Mas España no fue sólo un país receptor; también contribuyó decisivamente a la civilización romana, con emperadores como Trajano, Adriano, Marco Aurelio y Teodosio. De Hispalis (la actual Sevilla) fue el gran filósofo de aquellos tiempos: Séneca.
 
En la decadencia del Imperio Romano, invadieron España pueblos germánicos (del norte de Europa): suevos, vándalos y alanos. Pero, según apunta Ortega y Gasset, estos germanos, (llamados también bárbaros por su lengua tan extraña), venían ya de Francia debilitados y degenerados y no fueron capaces de fundar un reino sólido.
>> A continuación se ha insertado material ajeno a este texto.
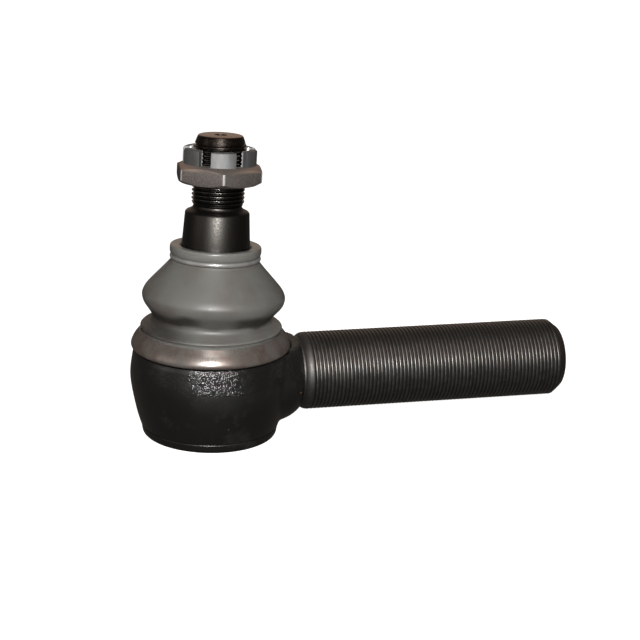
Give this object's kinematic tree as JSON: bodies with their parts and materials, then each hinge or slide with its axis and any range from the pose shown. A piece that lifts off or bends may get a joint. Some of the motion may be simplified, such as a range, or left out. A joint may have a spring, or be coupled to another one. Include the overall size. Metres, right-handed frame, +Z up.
{
  "type": "tie rod end",
  "caption": "Ball-joint tie rod end: forged eye with a threaded shank, tapered ball pin, castle nut and a ribbed dust boot.",
  "frame": {"origin": "centre of the closing cover's flat underside, in the plane of the eye's crimped rim, on the eye's axis", "axes": "+X along the threaded shank, away from the eye; +Z up the eye's axis, towards the ball pin"},
  "size_m": [0.1702, 0.0608, 0.1147],
  "materials": {
    "forged_steel": "black forged and oiled",
    "pressed_steel": "satin pressed sheet",
    "spring_steel": "dark hardened",
    "pin_steel": "dark oiled",
    "nut_steel": "grey phosphate with a bright turned crown",
    "ring_steel": "bright wire",
    "bearing_plastic": "natural",
    "boot_rubber": "satin grey",
    "seal_rubber": "matt"
  },
  "bodies": {
    "eye": {"housing": "forged_steel", "cover_plate": "pressed_steel", "cover_seal": "seal_rubber", "preload_spring": "spring_steel", "upper_bearing_shell": "bearing_plastic", "boot_base_ring": "pressed_steel"},
    "bearing_support": {"pressure_plate": "spring_steel"},
    "bearing": {"lower_bearing_cup": "bearing_plastic", "boot": "boot_rubber"},
    "boot_lip": {"boot_top_ring": "ring_steel"},
    "pin": {"ball_pin": "pin_steel"},
    "nut": {"castle_nut": "nut_steel"}
  },
  "joints": [
    {"name": "bearing_float", "type": "slide", "parent": "eye", "child": "bearing_support", "axis": [0, 0, 1], "range_m": [-0.0006, 0], "stiffness_N_per_m": 20000, "springref_m": 0.003, "deforming": ["preload_spring"]},
    {"name": "lean_direction", "type": "hinge", "parent": "bearing_support", "child": "bearing", "pos_m": [0, 0, 0.0256], "axis": [0, 0, 1], "continuous": true},
    {"name": "pin_lean", "type": "hinge", "parent": "bearing", "child": "boot_lip", "pos_m": [0, 0, 0.0256], "axis": [-0.7443, 0.6678, 0], "range_deg": [-28.4, 21.5], "deforming": ["boot"]},
    {"name": "pin_spin", "type": "hinge", "parent": "boot_lip", "child": "pin", "pos_m": [0, 0, 0.0256], "axis": [0.0403, 0.0449, 0.9982], "continuous": true},
    {"name": "nut_turn", "type": "hinge", "parent": "pin", "child": "nut", "pos_m": [0, 0, 0.0256], "axis": [0.0403, 0.0449, 0.9982], "continuous": true}
  ]
}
Mejor suerte corrieron los godos (visigodos) que lograron asentarse en la Península Ibérica durante tres siglos tras la partida de las tropas romanas en plena decadencia del Imperio Romano. La base principal de los visigodos en España fue Toledo, la que cinco siglos más tarde sería ciudad con las tres culturas durante el reinado de Alfonso X el Sabio. Sin embargo, los visigodos no pudieron resistir a la invasión árabe, que dieron nombre a la actual Andalucía (Al-Andalus). Por poco ocupan toda la Península, pero los caballeros cristianos pudieron hacerse fuertes en Galicia y resto del norte de España, derrotando a los sarracenos, según la leyenda gracias a la intervención de la Virgen de Covadonga y del apóstol Santiago. Otro mito de la Iglesia católica española reza que cuando los moros veían aparecer a Santiago, cabalgando un blanco corcel y blandiendo su fulgurante espada, huían espantados. El grito de los cristianos era “¡Santiago y cierra España!” Los franquistas y su iglesia han hecho gran uso patriótico de esta leyenda.
 
España nunca ha tenido vocación de nación, ni siquiera con los Reyes Católicos. Podríamos leer páginas y páginas de la Historia de España, sin encontrar nada parecido al grito franquista de “España, Una, Grande y Libre”. Uno de los grandes logros en el camino hacia la unidad en grandeza y libertad fue “La Pepa”, la Constitución de Cádiz de 1812, un breve episodio en la Historia de España, al que rápidamente puso fin el Fernando VII, el Rey Felón, tras su vuelta a España en 1814.
 
 En nuestros días, la Constitución del 78 devolvió a España la libertad perdida en 1939, después de que el ejército del sublevado general Franco ganase la guerra civil. Por supuesto, la Carta Magna es susceptible de ser reformada. Algunos, precisamente los que más fueros tienen, no la respetan o intentan eludirla con inútiles referéndums o elecciones pseudoplebiscitarias, escondidas debajo de unas elecciones autonómicas que quisieron convertir en una consulta popular.
 
Por mucho que se empeñen Mas, su aliado Junqueras y los demás partidos independentistas, la Historia de Cataluña no es diferente a la del resto de España. En pleno siglo XXI, es ridículo querer convertir a Cataluña en una Andorra.